Place made
Norwich, England
Medium
oil on board
Dimensions
50.5 x 40.5 cm
Credit line
Gift of Professor Ida Llewellyn-Smith through the Art Gallery of South Australia Foundation 20th Anniversary Collectors Club 2020
Accession number
20213P42
Signature and date
signed lower right: 'E Stannard'
Provenance
LR Nightingale, Paston House, Elm Hill Norwich (collector’s label); Professor Sir Albert Richardson; (Christie’s London 19 September 2013, lot 483); Mr John Schaeffer; (Leonard Joel August 2020, lot 435); acquired 2021 by AGSA;
Media category
Painting
Collection area
British paintings
  • This intricately detailed still life painting of caught game demonstrates the artist's significant skill in portraying the natural world. Every feather is finely worked on the suspended bodies of the Mallard duck and drake, while the delicate rendering of the fur on the lifeless body of the hare is such that we can almost feel the softness of the fur. Stannard also employs chiaroscuro - light and shade - to great effect, focusing our attention on the highly realistic and lovingly portrayed creatures, while the darker and more impressionistic background recedes from our gaze.
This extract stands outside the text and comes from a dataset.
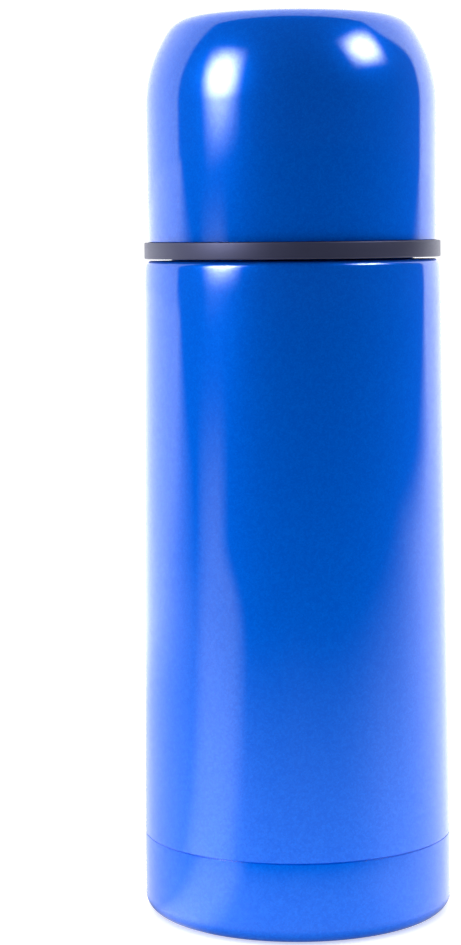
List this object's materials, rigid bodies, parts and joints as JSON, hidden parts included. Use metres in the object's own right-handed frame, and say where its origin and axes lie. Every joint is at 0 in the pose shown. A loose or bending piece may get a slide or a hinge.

  • Considered one of the finest nineteenth century painters of the still life genre, Emily Stannard was associated with the Norwich School of Painters. Born in Norwich in 1802 Stannard came form a talented artistic family with both parents being accomplishe amateur artisrts. Unusually for a woman in the early nineteenth century, Stannard was encouraged to pursue her artistic passion.

    In 1820 she travelled to The Netherlands with her father where she studied the masters of the Dutch Golden Age celebrated for their still life and vanitas paintings. Stannard began exhibiting with the Norwich Society of Artists in 1816, an organisation whcih her father had assisted in founding in 1803. The Society awarded her three gold medals over the course of her career.